The cleanest rejection is the one that doesn’t invite debate.

If She Asks “Why?”

Sometimes she’ll respond with, “Can I ask why?” This is where guys talk themselves into a corner because they think they owe a detailed explanation.

You don’t.

A calm, honest line is enough:

“I just didn’t feel the connection I’m looking for.”

That’s both truthful and respectful. You’re not attacking her, and you’re not analyzing her. You’re simply stating your experience.

This ties into Are Slow Replies a Sign She’s Losing Interest?, because the same mistake happens there too: guys try to decode a situation instead of responding to what’s actually happening.

The Mindset Shift That Makes This Easy

You’re not ending something serious. You’re closing a first meeting.

If you treat it like a breakup, you’ll write a breakup text. If you treat it like what it is, a simple compatibility check, you’ll send a simple message.

Clarity is not cruelty.

Clarity is maturity.

A Simple Template You Can Copy

If you want an easy plug-and-play option:

“Hey, I had a nice time meeting you. I don’t feel a romantic connection, but I appreciated you taking the time to meet up. Wishing you the best.”

It’s direct, respectful, and it ends the loop.

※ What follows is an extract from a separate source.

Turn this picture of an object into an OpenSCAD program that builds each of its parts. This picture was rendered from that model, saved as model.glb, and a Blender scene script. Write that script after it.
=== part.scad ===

FAQ: How to Tell Someone You’re Not Interested After a First Date

Should you text someone if you’re not interested after a first date?
If they reach out, yes. If you want to close the loop cleanly, a short message is usually the most mature move.

What’s the nicest way to say you’re not interested?
A brief message that acknowledges the date and states you don’t feel a romantic connection, without overexplaining.

How soon should you send the text?
Within 24 hours is ideal. Waiting makes it feel heavier and more confusing.

Is it rude to say you didn’t feel chemistry?
No. It’s more respectful than vague messages or false hope.

Is ghosting ever acceptable after one date?
If it was one brief date and neither person follows up, sometimes. But if they text you, ignoring them creates unnecessary confusion.